• _Task input_:
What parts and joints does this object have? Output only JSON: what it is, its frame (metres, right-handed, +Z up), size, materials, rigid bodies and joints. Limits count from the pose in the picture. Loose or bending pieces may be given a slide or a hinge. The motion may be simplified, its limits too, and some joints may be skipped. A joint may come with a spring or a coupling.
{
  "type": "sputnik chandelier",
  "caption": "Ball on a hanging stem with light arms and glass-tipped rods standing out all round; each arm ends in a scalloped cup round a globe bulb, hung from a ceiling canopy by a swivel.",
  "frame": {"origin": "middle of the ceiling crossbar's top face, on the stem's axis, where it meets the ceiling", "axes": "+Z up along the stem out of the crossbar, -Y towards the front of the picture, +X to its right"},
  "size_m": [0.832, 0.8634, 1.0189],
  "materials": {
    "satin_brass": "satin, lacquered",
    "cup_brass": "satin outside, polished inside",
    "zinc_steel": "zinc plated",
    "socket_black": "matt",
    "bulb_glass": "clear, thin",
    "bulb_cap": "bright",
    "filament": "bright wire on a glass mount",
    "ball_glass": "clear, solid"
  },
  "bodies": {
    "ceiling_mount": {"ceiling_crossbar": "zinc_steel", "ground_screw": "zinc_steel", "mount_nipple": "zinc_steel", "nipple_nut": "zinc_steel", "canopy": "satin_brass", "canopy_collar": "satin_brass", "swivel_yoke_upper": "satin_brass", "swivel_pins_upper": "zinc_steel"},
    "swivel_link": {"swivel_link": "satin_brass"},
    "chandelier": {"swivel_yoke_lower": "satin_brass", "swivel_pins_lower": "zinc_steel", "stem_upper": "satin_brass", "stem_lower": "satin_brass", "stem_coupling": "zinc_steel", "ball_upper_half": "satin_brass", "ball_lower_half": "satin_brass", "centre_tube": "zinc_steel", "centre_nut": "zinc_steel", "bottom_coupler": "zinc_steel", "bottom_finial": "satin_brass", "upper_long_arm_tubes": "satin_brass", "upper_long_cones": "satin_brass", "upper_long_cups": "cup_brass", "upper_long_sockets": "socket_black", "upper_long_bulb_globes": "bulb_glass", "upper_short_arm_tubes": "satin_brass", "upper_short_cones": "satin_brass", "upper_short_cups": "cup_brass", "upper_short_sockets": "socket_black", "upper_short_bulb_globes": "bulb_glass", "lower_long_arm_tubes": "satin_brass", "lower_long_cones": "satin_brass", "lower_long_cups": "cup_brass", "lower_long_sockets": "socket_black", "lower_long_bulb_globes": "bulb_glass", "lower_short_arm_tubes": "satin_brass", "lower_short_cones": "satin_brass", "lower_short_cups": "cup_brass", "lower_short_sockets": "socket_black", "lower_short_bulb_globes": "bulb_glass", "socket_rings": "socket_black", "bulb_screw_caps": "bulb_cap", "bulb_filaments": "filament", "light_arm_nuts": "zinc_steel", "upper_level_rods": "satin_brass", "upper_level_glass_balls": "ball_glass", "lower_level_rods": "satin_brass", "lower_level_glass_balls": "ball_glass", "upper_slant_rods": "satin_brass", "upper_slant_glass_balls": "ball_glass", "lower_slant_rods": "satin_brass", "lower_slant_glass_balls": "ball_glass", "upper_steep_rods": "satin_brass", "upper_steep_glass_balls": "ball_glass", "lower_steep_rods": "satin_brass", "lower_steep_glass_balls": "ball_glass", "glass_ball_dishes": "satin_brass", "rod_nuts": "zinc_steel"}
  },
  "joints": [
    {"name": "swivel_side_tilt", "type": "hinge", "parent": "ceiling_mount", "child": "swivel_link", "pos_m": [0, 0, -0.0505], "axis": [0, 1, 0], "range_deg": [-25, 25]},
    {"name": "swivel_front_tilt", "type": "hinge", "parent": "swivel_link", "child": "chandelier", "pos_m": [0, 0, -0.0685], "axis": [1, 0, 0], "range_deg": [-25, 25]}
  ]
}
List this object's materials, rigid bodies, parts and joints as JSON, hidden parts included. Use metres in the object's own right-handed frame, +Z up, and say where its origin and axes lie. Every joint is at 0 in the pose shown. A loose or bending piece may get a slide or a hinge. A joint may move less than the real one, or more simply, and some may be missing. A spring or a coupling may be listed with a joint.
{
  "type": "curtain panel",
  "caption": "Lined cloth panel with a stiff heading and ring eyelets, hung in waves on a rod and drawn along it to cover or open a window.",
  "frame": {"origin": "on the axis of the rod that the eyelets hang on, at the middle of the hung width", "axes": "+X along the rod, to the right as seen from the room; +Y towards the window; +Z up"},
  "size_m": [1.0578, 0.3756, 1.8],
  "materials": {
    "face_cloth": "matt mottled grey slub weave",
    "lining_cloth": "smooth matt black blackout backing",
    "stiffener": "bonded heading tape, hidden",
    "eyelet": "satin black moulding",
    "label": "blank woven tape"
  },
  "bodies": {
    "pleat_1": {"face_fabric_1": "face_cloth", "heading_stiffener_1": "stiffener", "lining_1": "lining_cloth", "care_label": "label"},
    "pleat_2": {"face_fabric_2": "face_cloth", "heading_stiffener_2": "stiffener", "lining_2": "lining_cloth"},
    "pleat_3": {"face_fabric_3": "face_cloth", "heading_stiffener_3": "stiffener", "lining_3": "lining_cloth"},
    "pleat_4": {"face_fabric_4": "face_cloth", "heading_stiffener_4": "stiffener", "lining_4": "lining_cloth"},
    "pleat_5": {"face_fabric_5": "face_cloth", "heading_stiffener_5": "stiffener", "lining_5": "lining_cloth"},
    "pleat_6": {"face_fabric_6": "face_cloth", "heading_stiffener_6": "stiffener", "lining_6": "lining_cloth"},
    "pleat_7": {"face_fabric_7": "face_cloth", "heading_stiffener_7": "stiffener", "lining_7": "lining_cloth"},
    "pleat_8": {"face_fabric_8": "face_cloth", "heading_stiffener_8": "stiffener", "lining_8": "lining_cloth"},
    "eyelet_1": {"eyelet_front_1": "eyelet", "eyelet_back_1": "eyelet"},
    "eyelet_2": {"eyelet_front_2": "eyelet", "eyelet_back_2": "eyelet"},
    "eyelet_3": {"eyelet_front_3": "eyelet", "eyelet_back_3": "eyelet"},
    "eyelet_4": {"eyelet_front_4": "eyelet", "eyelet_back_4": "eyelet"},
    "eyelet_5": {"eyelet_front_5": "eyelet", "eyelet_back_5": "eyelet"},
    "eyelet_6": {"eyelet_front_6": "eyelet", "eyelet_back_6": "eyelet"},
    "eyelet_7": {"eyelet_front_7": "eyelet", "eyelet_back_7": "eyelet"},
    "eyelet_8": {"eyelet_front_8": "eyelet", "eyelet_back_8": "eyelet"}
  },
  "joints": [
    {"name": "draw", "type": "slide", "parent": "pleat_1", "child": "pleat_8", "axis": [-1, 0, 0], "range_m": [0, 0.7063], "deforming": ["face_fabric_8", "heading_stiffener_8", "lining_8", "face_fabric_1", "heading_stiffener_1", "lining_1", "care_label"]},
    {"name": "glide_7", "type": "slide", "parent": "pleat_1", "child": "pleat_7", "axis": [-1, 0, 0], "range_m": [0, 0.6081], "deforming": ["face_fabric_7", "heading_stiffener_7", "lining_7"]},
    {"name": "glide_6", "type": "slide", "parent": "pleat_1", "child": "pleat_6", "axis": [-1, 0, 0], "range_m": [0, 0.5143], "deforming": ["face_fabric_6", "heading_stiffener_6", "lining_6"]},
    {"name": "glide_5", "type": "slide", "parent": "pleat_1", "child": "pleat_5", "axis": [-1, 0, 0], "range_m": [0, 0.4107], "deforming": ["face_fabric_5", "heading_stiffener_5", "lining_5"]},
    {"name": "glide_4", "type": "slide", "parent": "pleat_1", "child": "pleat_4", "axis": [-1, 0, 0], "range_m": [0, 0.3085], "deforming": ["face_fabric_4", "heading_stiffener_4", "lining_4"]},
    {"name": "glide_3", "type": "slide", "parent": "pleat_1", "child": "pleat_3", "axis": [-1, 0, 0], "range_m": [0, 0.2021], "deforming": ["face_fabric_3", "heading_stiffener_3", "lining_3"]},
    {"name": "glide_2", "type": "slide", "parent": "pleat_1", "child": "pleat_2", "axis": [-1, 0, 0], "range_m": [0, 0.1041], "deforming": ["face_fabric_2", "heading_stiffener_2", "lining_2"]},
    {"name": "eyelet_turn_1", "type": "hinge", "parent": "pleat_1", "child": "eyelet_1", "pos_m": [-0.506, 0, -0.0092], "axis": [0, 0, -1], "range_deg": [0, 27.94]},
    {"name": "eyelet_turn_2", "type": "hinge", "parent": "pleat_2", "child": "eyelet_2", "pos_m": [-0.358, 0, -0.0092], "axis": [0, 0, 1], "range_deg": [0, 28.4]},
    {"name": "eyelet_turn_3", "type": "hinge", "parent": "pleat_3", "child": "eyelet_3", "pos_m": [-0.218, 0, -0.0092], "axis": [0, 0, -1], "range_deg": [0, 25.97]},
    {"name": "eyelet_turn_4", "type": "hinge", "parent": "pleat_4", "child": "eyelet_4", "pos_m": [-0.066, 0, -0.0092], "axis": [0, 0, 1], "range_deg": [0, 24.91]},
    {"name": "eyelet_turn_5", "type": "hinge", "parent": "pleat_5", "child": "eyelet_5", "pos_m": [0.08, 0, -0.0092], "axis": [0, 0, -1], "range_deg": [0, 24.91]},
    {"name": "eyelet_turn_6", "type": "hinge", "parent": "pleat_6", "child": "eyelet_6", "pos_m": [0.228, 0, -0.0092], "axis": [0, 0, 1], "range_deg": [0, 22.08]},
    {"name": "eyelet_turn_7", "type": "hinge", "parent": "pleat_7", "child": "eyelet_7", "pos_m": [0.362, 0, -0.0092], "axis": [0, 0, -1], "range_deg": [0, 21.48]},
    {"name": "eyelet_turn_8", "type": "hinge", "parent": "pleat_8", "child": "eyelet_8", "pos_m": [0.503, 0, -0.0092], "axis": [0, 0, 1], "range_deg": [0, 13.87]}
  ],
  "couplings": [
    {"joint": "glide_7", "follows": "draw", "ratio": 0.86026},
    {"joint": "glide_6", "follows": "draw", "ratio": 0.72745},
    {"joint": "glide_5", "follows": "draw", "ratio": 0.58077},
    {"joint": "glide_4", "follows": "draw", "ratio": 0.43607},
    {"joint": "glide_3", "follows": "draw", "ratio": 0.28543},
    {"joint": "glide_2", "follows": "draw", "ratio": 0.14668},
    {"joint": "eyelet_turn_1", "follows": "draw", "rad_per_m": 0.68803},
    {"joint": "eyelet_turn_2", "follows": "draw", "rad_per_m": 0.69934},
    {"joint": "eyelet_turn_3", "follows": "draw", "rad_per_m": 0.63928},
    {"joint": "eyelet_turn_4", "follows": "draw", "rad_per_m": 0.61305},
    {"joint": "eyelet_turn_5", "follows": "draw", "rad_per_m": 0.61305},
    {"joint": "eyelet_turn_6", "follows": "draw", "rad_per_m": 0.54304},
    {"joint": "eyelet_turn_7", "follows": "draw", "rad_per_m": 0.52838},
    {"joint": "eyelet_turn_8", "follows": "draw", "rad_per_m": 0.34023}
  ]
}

• _Task_: Copy each line from the data above that includes "object".

• _Response to this task_:
What parts and joints does this object have? Output only JSON: what it is, its frame (metres, right-handed, +Z up), size, materials, rigid bodies and joints. Limits count from the pose in the picture. Loose or bending pieces may be given a slide or a hinge. The motion may be simplified, its limits too, and some joints may be skipped. A joint may come with a spring or a coupling.
List this object's materials, rigid bodies, parts and joints as JSON, hidden parts included. Use metres in the object's own right-handed frame, +Z up, and say where its origin and axes lie. Every joint is at 0 in the pose shown. A loose or bending piece may get a slide or a hinge. A joint may move less than the real one, or more simply, and some may be missing. A spring or a coupling may be listed with a joint.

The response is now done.